Isso se deu em outros tempos, servindo de matéria para a literatura e as artes.

No século passado, a crônica pernambucana voltou a ocupar as atenções, porém no plano da cultura. Os ventos de uma renovação sopraram primeiro na década de 20, quando Gilberto Freyre liderou em Recife um movimento que enfatizava a contribuição singular daquelas paragens, abeberando-se na tradição. Organizou o Livro do Nordeste (1925), coletânea de ensaios de vários autores em que, entre outras contribuições, estreava um dos mais célebres poemas brasileiros, “Evocação do Recife”, de Manuel Bandeira. No ano seguinte, lançaria o Congresso Regionalista de 1926 e seu correlato o Movimento Regionalista. Para Gilberto Freyre, tudo tinha valor entre os tesouros locais, e ele terçaria armas não só pela literatura e pelas artes plásticas como também pelo artesanato, o bordado e a culinária. Suas ideias influenciaram muitos intelectuais e artistas, bem como de modo geral o Romance de 30, com Graciliano Ramos, José Lins do Rego, Rachel de Queiroz, Amando Fontes, José Américo de Almeida, Jorge Amado. Identificado às ideias, e muito ligado a Gilberto Freyre, surgiu também o pernambucano Cícero Dias e sua maravilhosa pintura onírica.

Décadas depois dessa extraordinária safra artística, outra proposta se alça, desta vez sob a égide de Ariano Suassuna, fomentando e divulgando as artes sertanejas. Ao criar o Movimento Armorial em Recife, em 1970, visava ao enriquecimento das letras e das artes através de uma prospecção das fontes populares locais, valorizando a cultura nordestina através da apropriação erudita das criações do povo.

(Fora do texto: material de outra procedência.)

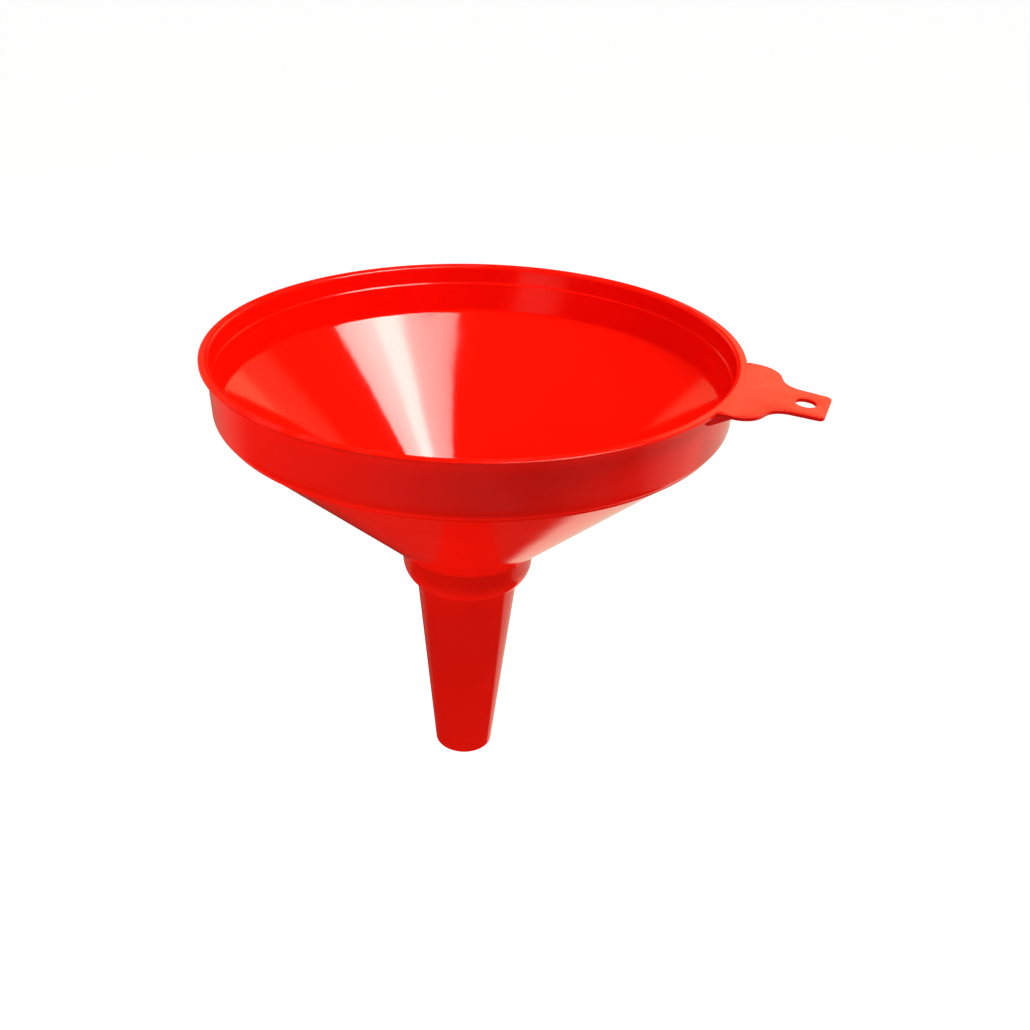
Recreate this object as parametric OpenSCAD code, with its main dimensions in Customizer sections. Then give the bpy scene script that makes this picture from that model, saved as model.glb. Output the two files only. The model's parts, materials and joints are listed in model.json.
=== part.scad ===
// Wide-mouth pouring funnel with a flat hang tab and a lift-out strainer.
// The funnel is one thin-walled plastic moulding, cut here into its named regions,
// which meet face to face. The strainer is a loose assembly that sits in the neck cup.
// Frame: the axis is Z with the mouth up, and z = 0 is the seam between cone and neck cup.
// The hang tab points along +X.

/* [Mouth] */
// Outside diameter of the rim lip
rim_d = 252.4; // [250:0.1:256]
// Thickness of the rim lip
lip_t = 1.6; // [1.2:0.1:2]
// How far the lip stands out past the band
lip_w = 3.2; // [2.5:0.1:4]
// Depth of the upright band, from the rim down to the corner's rounding
band_h = 23.8; // [18:0.1:30]
// Draft of the band over its depth, on the radius
band_draft = 0.8; // [0.3:0.1:1.5]
// Depth of the fine inner step below the rim
step_z = 9.4; // [6:0.1:12]
// How far the inner step stands in from the wall above it
step_w = 0.6; // [0.3:0.1:1]
// Outside radius of the rounding between band and cone
corner_r = 5.4; // [4:0.1:8]

/* [Shell] */
// Wall thickness of the band and the cone
wall = 2.4; // [2:0.1:3]
// Slope of the cone above the horizontal, in degrees
cone_angle = 42.9; // [38:0.1:48]

/* [Neck cup] */
// Outside radius of the upright land at the top of the cup
cup_r = 33.7; // [32:0.1:36]
// Height of that land
cup_land = 7; // [5:0.1:8]
// Outside radius of the cup's rounded flank
cup_round = 14.3; // [13:0.1:16]
// Wall thickness of the cup
cup_wall = 2.2; // [1.8:0.1:2.4]

/* [Spout] */
// Outside radius of the spout where it leaves the cup
spout_top_r = 26.6; // [26:0.1:28]
// Outside radius of the spout at its tip
spout_tip_r = 15.8; // [12:0.1:18]
// Length of the spout below the cup
spout_l = 111.7; // [80:0.1:140]
// Wall thickness at the spout's tip
tip_wall = 1.8; // [1.4:0.1:2.2]

/* [Hang tab] */
// Distance from the funnel's axis to the end of the tab
tab_reach = 163; // [160:0.5:170]
// Thickness of the tab
tab_t = 1.6; // [1.6:0.1:3]
// How far the tab droops below the rim plane, in degrees
tab_droop = 4; // [0:0.5:6]
// Half width of the tab at its root on the rim
tab_root_hw = 31.2; // [28:0.1:34]
// Half width of the tab at its outer end
tab_end_hw = 12.3; // [11:0.1:14]
// Radius of the hang hole
hole_r = 4.5; // [3:0.1:5]
// Distance from the funnel's axis to the centre of the hang hole
hole_x = 153.6; // [152:0.1:156]
// Depth of the two root gussets at the band, from the rim plane
gusset_h = 6.4; // [5:0.1:10]
// Thickness of each gusset
gusset_t = 2; // [1.5:0.1:2.5]

/* [Strainer] */
// Outside radius of the strainer frame
frame_r = 29.2; // [28.5:0.1:29.3]
// Inside radius of the strainer's rings
frame_in_r = 24; // [23:0.1:25]
// Height of the frame's ring and ribs
frame_h = 3; // [2:0.1:4]
// Width of each cross rib
rib_w = 2; // [1.5:0.1:3]
// Number of cross ribs
ribs = 4; // [3:1:6]
// Thickness of the gauze disc
gauze_t = 0.6; // [0.5:0.1:0.8]
// Thickness of the clamp ring under the gauze
clamp_t = 1.6; // [1.2:0.1:2]
// Radius of the pull knob
knob_r = 5; // [4:0.1:6]

/* [Hidden] */
$fn = 96;

plastic_red = "#e01208";
gauze_brass = "#b8923e";

lip_r = rim_d / 2;
band_top_r = lip_r - lip_w;
band_low_r = band_top_r - band_draft;
edge_r = 0.4;                              // rounding of the lip's and the tip's outer edges
far = 200;                                 // larger than any radius of the funnel
over = 1;                                  // how far a cut runs past the face that it opens
lap = 2;                                   // how far joined shapes run into each other

// Rounding between band and cone: both walls turn about one centre
corner_in_r = corner_r - wall;
corner_cx = band_low_r - corner_r;
cone_top = [corner_cx + corner_r * sin(cone_angle),
            (corner_cx + corner_r * sin(cone_angle) - cup_r) * tan(cone_angle)];
corner_cz = cone_top[1] + corner_r * cos(cone_angle);
rim_z = corner_cz + band_h;
cone_in_top = [corner_cx + corner_in_r * sin(cone_angle),
               corner_cz - corner_in_r * cos(cone_angle)];

// Neck cup: an upright land, a rounded flank, and a flat seat inside for the strainer
cup_in_r = cup_r - cup_wall;
cup_cx = cup_r - cup_round;
flank_h = 9.5;                             // height of the rounded flank
ledge_h = 1.3;                             // height of the short slant from the flank to the spout
floor_t = 2.5;                             // thickness of the cup's floor
cup_foot_z = -cup_land - flank_h;
cup_ledge_z = cup_foot_z - ledge_h;
seat_z = cup_ledge_z + floor_t;
cone_in_low_z = cone_in_top[1] - (cone_in_top[0] - cup_in_r) * tan(cone_angle);

tip_z = cup_ledge_z - spout_l;
spout_in_top_r = spout_top_r - cup_wall;
tip_in_r = spout_tip_r - tip_wall;

// Rim: where the lip region ends, and the wall above the inner step
lip_h = 3;                                 // depth of the lip region, with the top of the wall
lip_cut_z = rim_z - lip_h;
lip_round = 2;                             // rounding of the mouth's inner edge
top_thinning = 0.8;                        // how much thinner the wall is above the step
step_draft = 0.2;                          // draft of the wall above the step
wall_top_in_r = band_top_r - wall + top_thinning;
step_in_r = wall_top_in_r - step_draft;    // inner wall just above the step
step_slant = 0.4;                          // half the height over which the step leans in

// Hang tab outline: shoulder arcs, waist arcs and end corners
tab_root_x = 88;                           // where the outline starts, well inside the rim
shoulder_r = 12;
shoulder_x = 128;
shoulder_y = tab_root_hw - shoulder_r;
waist_r = 10;
waist_x = 150;
waist_taper = 0.6;                         // how much wider each side is at the waist than at the end
waist_y = tab_end_hw + waist_taper + waist_r;
tab_corner_r = 3;
tab_pivot_x = sqrt(pow(lip_r, 2) - pow(tab_root_hw, 2)); // the tab bends down about this line
tab_foot = 0.4;                            // extra depth of the tab's foot under the lip
tab_foot_w = 0.5;                          // how far the foot stands out past the lip
gusset_x = lip_r + tab_foot_w;
gusset_root_x = sqrt(pow(band_top_r, 2) - pow(tab_root_hw, 2));
gusset_top_z = rim_z - tab_t - tab_foot;

// Strainer, stacked up from the seat with a small clearance
seat_gap = 0.3;
clamp_z = seat_z + seat_gap;
gauze_z = clamp_z + clamp_t;
frame_z = gauze_z + gauze_t;
clamp_out_r = 27.6;
gauze_r = 27;
hub_r = 5;
post_r = 2.4;
knob_z = 1.5;                              // centre height of the pull knob
rib_turn = 45;                             // angle from the tab to the first rib

// Everything inside the outer surface, from the axis outwards
module outer_fill() {
    polygon([[0, tip_z], [spout_tip_r - edge_r, tip_z], [spout_tip_r, tip_z + edge_r],
             [spout_top_r, cup_ledge_z], [flank_r(cup_round, cup_foot_z), cup_foot_z],
             [cup_r, -cup_land], [cup_r, 0], cone_top, [band_low_r, corner_cz],
             [band_top_r, rim_z - lip_t / 2], [0, rim_z - lip_t / 2]]);
    translate([corner_cx, corner_cz]) circle(corner_r);
    cup_flank(cup_round, cup_foot_z);
    lip_section();
}

// Rounded flank of the cup, cut flat at its foot
module cup_flank(r, foot_z) {
    intersection() {
        translate([cup_cx, -cup_land]) circle(r);
        translate([0, foot_z]) square([far, -cup_land - foot_z]);
    }
}

// Radius at which a flank arc of radius r reaches the height z
function flank_r(r, z) = cup_cx + sqrt(pow(r, 2) - pow(z + cup_land, 2));

// Rim lip with small rounded outer edges
module lip_section() {
    translate([0, rim_z - lip_t]) square([lip_r - edge_r, lip_t]);
    translate([0, rim_z - lip_t + edge_r]) square([lip_r, lip_t - 2 * edge_r]);
    translate([lip_r - edge_r, rim_z - edge_r]) circle(edge_r);
    translate([lip_r - edge_r, rim_z - lip_t + edge_r]) circle(edge_r);
}

// Everything inside the inner surface
module inner_fill() {
    polygon([[0, tip_z - over], [tip_in_r, tip_z - over], [spout_in_top_r, seat_z],
             [flank_r(cup_round - cup_wall, seat_z), seat_z], [cup_in_r, -cup_land],
             [cup_in_r, cone_in_low_z], cone_in_top, [corner_cx + corner_in_r, corner_cz],
             [step_in_r - step_w, rim_z - step_z - step_slant],
             [step_in_r, rim_z - step_z + step_slant], [wall_top_in_r, rim_z - lip_round],
             [wall_top_in_r, rim_z + over], [0, rim_z + over]]);
    translate([corner_cx, corner_cz]) circle(corner_in_r);
    cup_flank(cup_round - cup_wall, seat_z);
    mouth_rounding();
}

// Rounds the inner edge of the lip's top face
module mouth_rounding() {
    difference() {
        translate([wall_top_in_r - lap, rim_z - lip_round]) square([lip_round + lap, lip_round + over]);
        translate([wall_top_in_r + lip_round, rim_z - lip_round]) circle(lip_round);
    }
}

// One region of the moulding, between two heights
module region(z_low, z_high) {
    rotate_extrude()
        intersection() {
            difference() {
                outer_fill();
                inner_fill();
            }
            translate([0, z_low]) square([far, z_high - z_low]);
        }
}

// Lip that stiffens the mouth, with the top of the band wall
module rim_lip() {
    color(plastic_red) region(lip_cut_z, rim_z);
}

// Upright wall of the mouth, with the fine step inside
module bowl_band() {
    color(plastic_red) region(corner_cz, lip_cut_z);
}

// Cone from the rounded corner down to the neck
module bowl_cone() {
    color(plastic_red) region(0, corner_cz);
}

// Cup that holds the strainer, with its flat seat
module neck_cup() {
    color(plastic_red) region(cup_ledge_z, 0);
}

// Tapered spout, open at its tip
module spout() {
    color(plastic_red) region(tip_z, cup_ledge_z);
}

// Flat outline of the tab: shoulder at the rim, waist, and a square end with round corners
module tab_outline() {
    difference() {
        union() {
            translate([tab_root_x, -tab_root_hw]) square([shoulder_x - tab_root_x, 2 * tab_root_hw]);
            for (side = [-1, 1]) translate([shoulder_x, side * shoulder_y]) circle(shoulder_r);
            translate([shoulder_x - lap, -shoulder_y - lap])
                square([waist_x - shoulder_x + lap, 2 * (shoulder_y + lap)]);
            tab_end();
        }
        for (side = [-1, 1]) translate([waist_x, side * waist_y]) circle(waist_r);
    }
}

// Outer end of the tab, narrowing a little from the waist
module tab_end() {
    corner_x = tab_reach - tab_corner_r;
    corner_y = tab_end_hw - tab_corner_r;
    waist_hw = tab_end_hw + waist_taper;
    polygon([[waist_x - lap, -waist_hw], [waist_x, -waist_hw], [corner_x, -tab_end_hw],
             [corner_x, tab_end_hw], [waist_x, waist_hw], [waist_x - lap, waist_hw]]);
    translate([corner_x - lap, -corner_y]) square([tab_corner_r + lap, 2 * corner_y]);
    for (side = [-1, 1]) translate([corner_x, side * corner_y]) circle(tab_corner_r);
}

// Flat tab, flush with the top of the lip at its root, drooping a little towards its end,
// with a foot under the lip that meets the band
module hang_tab() {
    color(plastic_red) {
        difference() {
            translate([tab_pivot_x, 0, rim_z]) rotate([0, tab_droop, 0])
                translate([-tab_pivot_x, 0, -tab_t]) difference() {
                    linear_extrude(tab_t) tab_outline();
                    translate([hole_x, 0, -over]) cylinder(r = hole_r, h = tab_t + 2 * over);
                }
            cylinder(r = lip_r, h = rim_z + tab_reach);
        }
        translate([0, 0, rim_z - tab_t - tab_foot]) linear_extrude(tab_t + tab_foot - lip_t)
            difference() {
                intersection() {
                    translate([0, -tab_root_hw]) square([far, 2 * tab_root_hw]);
                    circle(lip_r + tab_foot_w);
                }
                circle(band_top_r);
            }
    }
}

// Triangular web under each edge of the tab's root, standing on the band
module tab_gussets() {
    color(plastic_red) difference() {
        for (side = [-1, 1])
            translate([0, side * (tab_root_hw - gusset_t / 2) + gusset_t / 2, 0])
                rotate([90, 0, 0]) linear_extrude(gusset_t)
                    polygon([[gusset_root_x, rim_z - gusset_h], [gusset_x, gusset_top_z],
                             [gusset_root_x, gusset_top_z]]);
        cylinder(r = band_top_r, h = rim_z, $fn = 360);
    }
}

// Moulded strainer frame: ring, cross ribs, hub and a knob to lift it out by
module strainer_frame() {
    color(plastic_red) {
        translate([0, 0, frame_z]) union() {
            difference() {
                cylinder(r = frame_r, h = frame_h);
                translate([0, 0, -over]) cylinder(r = frame_in_r, h = frame_h + 2 * over);
            }
            cylinder(r = hub_r, h = frame_h);
            for (i = [0 : ribs - 1]) rotate([0, 0, rib_turn + i * 360 / ribs])
                translate([0, -rib_w / 2, 0]) cube([frame_in_r + lap, rib_w, frame_h]);
            cylinder(r = post_r, h = knob_z - frame_z);
        }
        rotate_extrude() intersection() {
            translate([0, knob_z]) circle(knob_r);
            translate([0, knob_z - knob_r / 2]) square([knob_r, knob_r]);
        }
    }
}

// Woven gauze, simplified to a thin disc
module strainer_gauze() {
    color(gauze_brass) translate([0, 0, gauze_z]) cylinder(r = gauze_r, h = gauze_t);
}

// Ring that clamps the gauze up against the frame
module strainer_clamp_ring() {
    color(plastic_red) translate([0, 0, clamp_z]) difference() {
        cylinder(r = clamp_out_r, h = clamp_t);
        translate([0, 0, -over]) cylinder(r = frame_in_r, h = clamp_t + 2 * over);
    }
}

rim_lip();
bowl_band();
bowl_cone();
neck_cup();
spout();
hang_tab();
tab_gussets();
strainer_frame();
strainer_gauze();
strainer_clamp_ring();
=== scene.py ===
import json
import math

import bmesh
import bpy
import numpy as np
from mathutils import Matrix, Vector


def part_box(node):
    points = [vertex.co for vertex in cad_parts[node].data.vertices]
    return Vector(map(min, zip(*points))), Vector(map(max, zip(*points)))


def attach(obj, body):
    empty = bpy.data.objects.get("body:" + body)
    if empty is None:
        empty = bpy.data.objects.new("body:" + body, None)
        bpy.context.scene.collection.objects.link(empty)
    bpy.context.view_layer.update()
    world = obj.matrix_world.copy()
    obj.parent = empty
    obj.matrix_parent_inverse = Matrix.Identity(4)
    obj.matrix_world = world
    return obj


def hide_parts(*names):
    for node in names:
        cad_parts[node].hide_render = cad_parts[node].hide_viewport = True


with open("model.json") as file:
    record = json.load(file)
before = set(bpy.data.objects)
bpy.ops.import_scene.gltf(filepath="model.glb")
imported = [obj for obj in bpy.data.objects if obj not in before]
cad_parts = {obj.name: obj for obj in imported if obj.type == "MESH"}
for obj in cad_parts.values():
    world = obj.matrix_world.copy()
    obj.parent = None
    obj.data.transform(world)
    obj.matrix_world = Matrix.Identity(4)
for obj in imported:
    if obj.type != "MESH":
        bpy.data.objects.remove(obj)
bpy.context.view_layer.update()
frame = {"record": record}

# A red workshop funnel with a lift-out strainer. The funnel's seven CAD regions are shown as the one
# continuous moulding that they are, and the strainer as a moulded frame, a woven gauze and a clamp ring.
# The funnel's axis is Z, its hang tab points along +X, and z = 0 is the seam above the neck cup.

MM = 0.001

# ---------------------------------------------------------------- sizes, read from the frame

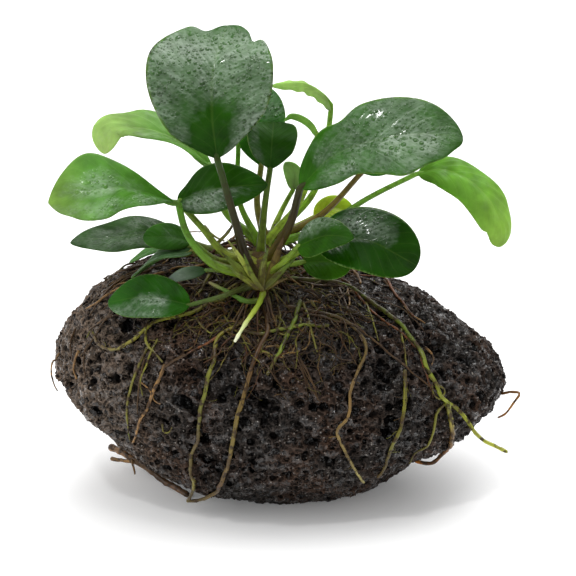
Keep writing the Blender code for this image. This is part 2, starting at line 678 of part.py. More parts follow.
def main():
    clear_scene()
    stone_finish = make_material("lava_stone", STONE_COLOUR, 0.55)
    leaf_finish = make_material("leaf", LEAF_COLOUR, 0.3)
    young_finish = make_material("young_leaf", YOUNG_COLOUR, 0.35)
    stalk_finish = make_material("stalk", STALK_COLOUR, 0.4)
    rhizome_finish = make_material("rhizome", RHIZOME_COLOUR, 0.6)
    root_finish = make_material("root", ROOT_COLOUR, 0.5)
    sprout_finish = make_material("sprout", SPROUT_COLOUR, 0.4)
    mat_finish = make_material("root_mat", MAT_COLOUR, 0.7)
    stone, patch = build_stone(stone_finish)
    mat = build_mat(patch, mat_finish)
    axis = rhizome_axis(stone, mat)
    rhizome = build_rhizome(axis, rhizome_finish)
    blades = {}
    for one in LEAVES:
        blades[one["name"]] = build_blade(one, young_finish if one["young"] else leaf_finish)
    stalks = []
    for one in LEAVES:
        spine, own = blades[one["name"]]
        others = [tree for _, tree in blades.values() if tree is not own] + stalks + [stone, mat]
        stalks.append(build_stalk(one, spine, axis, others, rhizome, stalk_finish))
    pieces = [mat, rhizome, *stalks]
    for name, radius, steps, points in SPROUTS:
        pieces.append(build_root(name, radius, steps, points, stone, pieces, sprout_finish, taper=0.6))
    for name, radius, steps, points in ROOTS:
        pieces.append(build_root(name, radius, steps, points, stone, pieces, root_finish))


main()
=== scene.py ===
"""How the anubias on its lava stone looks: every leaf, stalk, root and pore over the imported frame.

Lengths are in millimetres until a mesh is finished, which turns them to metres. +X is to the right in the
front view, +Y is towards the back and +Z is up, as in the frame.
"""

import math
import random

import bmesh
import bpy
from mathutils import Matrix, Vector, noise
from mathutils.bvhtree import BVHTree
from mathutils.kdtree import KDTree


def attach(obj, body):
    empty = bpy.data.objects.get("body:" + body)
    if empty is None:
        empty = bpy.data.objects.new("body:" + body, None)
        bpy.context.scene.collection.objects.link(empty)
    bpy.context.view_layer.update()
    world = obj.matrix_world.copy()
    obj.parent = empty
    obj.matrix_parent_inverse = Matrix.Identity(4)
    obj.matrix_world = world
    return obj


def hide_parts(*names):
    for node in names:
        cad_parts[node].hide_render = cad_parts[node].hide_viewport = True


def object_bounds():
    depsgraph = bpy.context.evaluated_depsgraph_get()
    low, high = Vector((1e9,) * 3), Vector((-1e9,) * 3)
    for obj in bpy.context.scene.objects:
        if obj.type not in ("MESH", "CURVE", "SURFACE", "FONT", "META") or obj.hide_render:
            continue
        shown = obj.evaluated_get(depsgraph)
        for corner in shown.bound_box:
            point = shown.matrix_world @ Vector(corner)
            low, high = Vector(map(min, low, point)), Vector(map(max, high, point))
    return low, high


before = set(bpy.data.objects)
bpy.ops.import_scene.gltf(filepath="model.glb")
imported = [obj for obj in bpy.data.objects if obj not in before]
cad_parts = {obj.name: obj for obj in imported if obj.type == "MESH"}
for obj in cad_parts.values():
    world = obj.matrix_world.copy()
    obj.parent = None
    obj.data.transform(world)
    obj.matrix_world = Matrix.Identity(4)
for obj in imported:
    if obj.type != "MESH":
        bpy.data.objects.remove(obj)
CAD_LOW, CAD_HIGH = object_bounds()

METRES = 0.001
# How far the pieces stay inside the solids' box, in metres.
BOX_MARGIN = 0.00003
# Points nearer to each other than this are joined.
WELD = 1e-4
# A height above everything, from which the stone is looked for.
ABOVE = 200.0
DOWN = Vector((0, 0, -1))
# Blender starts its vector noise at another place in every run, unless it's given a seed other than 0.
NOISE_SEED = 5
# How many short steps a smooth curve takes between two of its given points.
CURVE_STEPS = 24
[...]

Segundo a plataforma de lançamento do Movimento Armorial, quatro alicerces o fundamentariam: 1) na poesia, o romanceiro popular do Nordeste; 2) na música, aquela que acompanha a cantoria; 3) nas artes plásticas, a xilogravura das capas dos folhetos; 4) no teatro, os espetáculos populares: maracatu, frevo, bumba-meu-boi, cavalo marinho, cheganças, nau catarineta, sem esquecer o mamulengo, ou teatro de bonecos local.

Figura de proa e precursor do movimento, Ariano já era conhecido pela difusão de sua peça de teatro Auto da Compadecida, na qual um Cristo Negro dá lição antiracista, enquanto o heroi João Grilo a todos vence pela esperteza, mesmo os santos e o Diabo. Artistas de valor, escritores, músicos, pintores, surgiriam em seguida.

Com passagens como secretário da Cultura de seu estado, Suassuna persistiu na trajetória de infatigável lutador em prol de uma arte de raiz, voltada para as fontes nordestinas e sertanejas. Tudo isso foi a obra grandiosa a que se devotou esse artista múltiplo, inseparável de sua obra, cuja morte pranteamos e cuja vida foi celebrada nessa missa.